I am privy to these contradictory situations where I am told first the one and then the other bathroom is the wrong one. Madame, c’est là! and then o monsieur! je me suis trompé!    ...    So one learns to make thir way amid the multitudes.
      — From of mongrelitude

How, where, and next to whom you relieve yourself: what better juncture for considering the semiotics of our animal selves? We know that we are molded as either/or, that or this, by law and convention out among the public multitudes, and — as forcefully — by what Banias calls the “plastic tags” categorizing society and biology, perception and desire in our minds. What leeway is there? HR Hegnauer writes in “Sir”:

I buried the dolphin in the back of the garden — right between
my goldfish, Alfred, and my rabbit, Sarah-The-Boy....    
    ...    And I think that if everyone could be just a little more and,
we’d all be a lot better off....    
    I understand now that this is what happens when a human
tries to become an and. The language won’t let us.

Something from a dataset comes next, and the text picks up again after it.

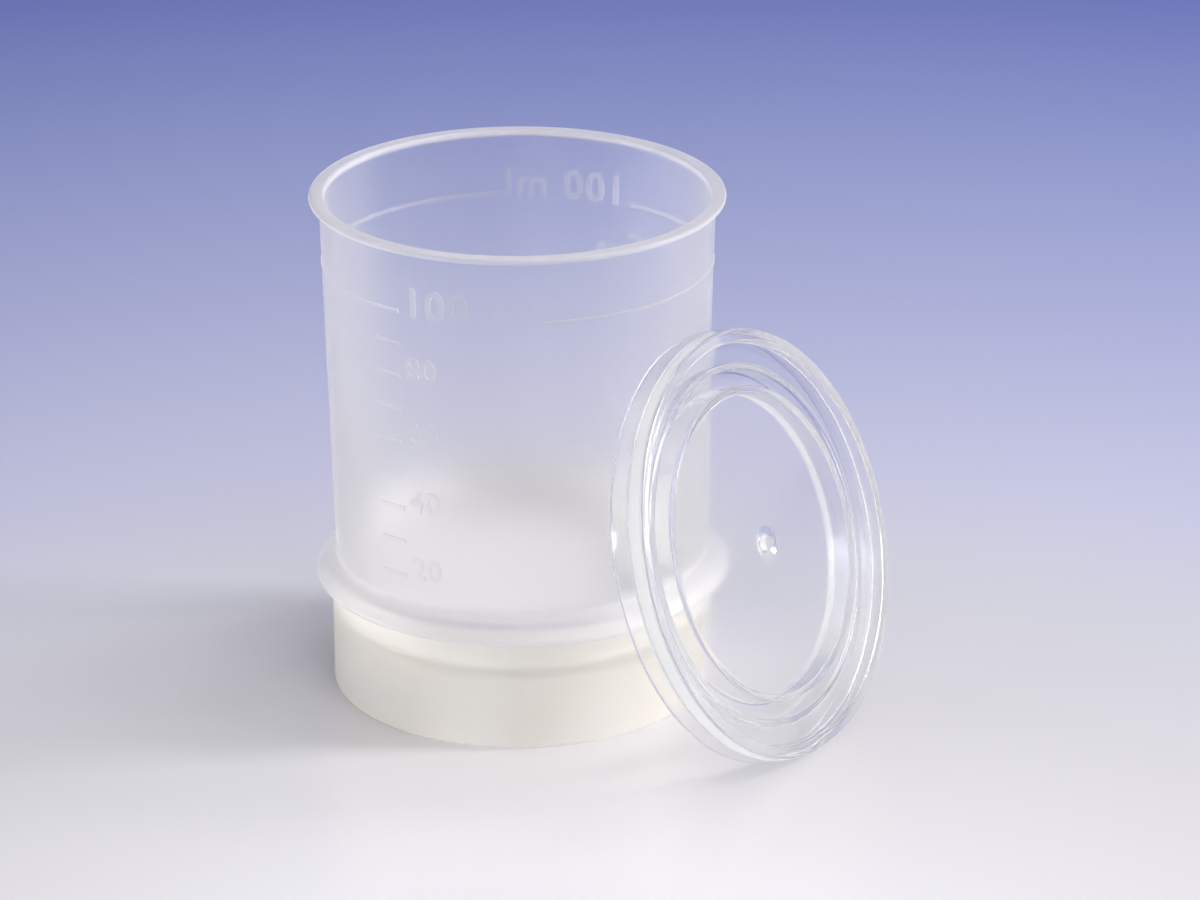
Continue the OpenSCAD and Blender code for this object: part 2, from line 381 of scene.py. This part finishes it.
def place_mesh(piece, matrix):
    """Move a piece by a matrix, and keep its place in its mesh."""
    piece.matrix_world = matrix
    bpy.ops.object.select_all(action="DESELECT")
    piece.select_set(True)
    bpy.context.view_layer.objects.active = piece
    bpy.ops.object.transform_apply(location=True, rotation=True, scale=True)


def copy_piece(piece):
    """A copy of a piece with its own mesh."""
    twin = piece.copy()
    twin.data = piece.data.copy()
    bpy.context.collection.objects.link(twin)
    return twin


def join(name, pieces):
    """Join pieces into the first of them."""
    bpy.ops.object.select_all(action="DESELECT")
    for piece in pieces:
        piece.select_set(True)
    bpy.context.view_layer.objects.active = pieces[0]
    if len(pieces) > 1:
        bpy.ops.object.join()
    pieces[0].name = name
    pieces[0].data.name = name
    return pieces[0]


def combine(piece, tool, operation):
    """Unite a piece with a tool, or cut the tool out of it, and remove the tool."""
    modifier = piece.modifiers.new("combine", "BOOLEAN")
    modifier.operation = operation
    modifier.solver = "EXACT"
    modifier.object = tool
    bpy.ops.object.select_all(action="DESELECT")
    piece.select_set(True)
    bpy.context.view_layer.objects.active = piece
    bpy.ops.object.modifier_apply(modifier=modifier.name)
    bpy.data.objects.remove(tool)
    return piece


def box(name, low, high):
    """A block between two corners."""
    bpy.ops.object.select_all(action="DESELECT")
    centre = [(a + b) / 2 for a, b in zip(low, high)]
    bpy.ops.mesh.primitive_cube_add(size=1, location=centre)
    piece = bpy.context.object
    piece.name = name
    piece.scale = [b - a for a, b in zip(low, high)]
    bpy.ops.object.transform_apply(location=True, rotation=True, scale=True)
    return piece


def smooth(piece, degrees=35):
    """Smooth shading, with the edges sharper than an angle kept."""
    bpy.ops.object.select_all(action="DESELECT")
    piece.select_set(True)
    bpy.context.view_layer.objects.active = piece
    bpy.ops.object.shade_smooth_by_angle(angle=math.radians(degrees))


def finish_piece(piece, material, body):
    """Give a piece its material and its body."""
    piece.data.materials.clear()
    piece.data.materials.append(material)
    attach(piece, body)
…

Poets’ language, at least, is working on it.

* Tolbert glosses the editors’ choice of terms this way: “Because language is continually evolving to accurately name the multitude of fierce, fabulous people, bodies, and identities who either do not identify with the terms woman, man, female, and/or male or those who do not identify with the gender and/or sex assigned to them at birth, Trace and I felt ambivalent about choosing one word that is somehow supposed to encompass us all. We settled on trans and genderqueer to stretch our arms as wide as we currently know how.”

Frances Richard is the author of Anarch. (Futurepoem Books, 2012), The Phonemes (Les Figues Press, 2012), and See Through (Four Way Books, 2003). She is coauthor of Odd Lots: Revisiting Gordon Matta-Clark's "Fake Estates" (Cabinet Books, 2005).